= John Spencer Stanhope =

English landowner and antiquarian

John Spencer Stanhope (1787–1873) was an English landowner and antiquarian.

==Life==
The son of Walter Spencer-Stanhope, he was born 27 May 1787. He matriculated at Christ Church, Oxford in 1804. Around 1807 he was in Edinburgh, and joined the Speculative Society.

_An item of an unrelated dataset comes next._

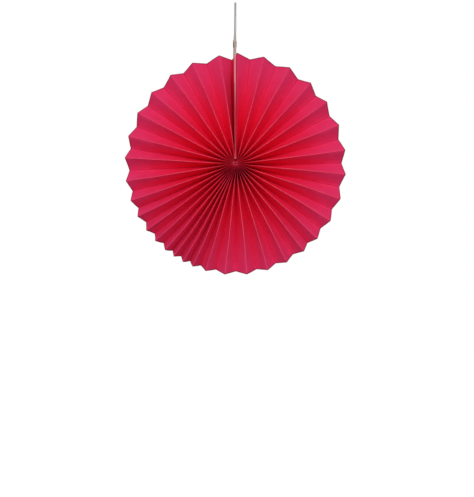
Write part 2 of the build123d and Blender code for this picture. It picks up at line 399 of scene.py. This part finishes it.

Spencer Stanhope, after travel, spent the years 1810 to 1813 as a French prisoner of war of the French, taken captive by bad faith. He was detained for two years in Verdun, allowed to visit Paris, and then set free. He travelled with Thomas Allason in Greece. Based on researches carried out there, he published Topography illustrative of the Battle of Plataea in 1817. In 1816 he had added to the Elgin Marbles in the British Museum a piece of Parthenon frieze he had purchased in Greece.

With an estate also at Horsforth, Spencer Stanhope resided at Cannon Hall, in Yorkshire. He died on 8 November 1873. He was a Fellow of the Royal Society (FRS) and Society of Antiquaries of London.

==Family==
Stanhope married in 1822 Elizabeth Wilhelmina Coke, daughter of Thomas William Coke, 1st Earl of Leicester. Walter Spencer-Stanhope (1827–1911) and John Roddam Spencer Stanhope were their sons. Of four daughters,

- Anna Wilhelmina married the lawyer Percival Pickering, and was mother of the Pre-Raphaelite painter Evelyn De Morgan, chemist and horticulturist Percival Spencer Umfreville Pickering, FRS; Rowland Neville Umfreville (1861–1931) and writer A. M. W. Stirling.
- Eliza Anne married Richard St John Tyrwhitt.

Anne Alicia and Louisa Elizabeth were unmarried.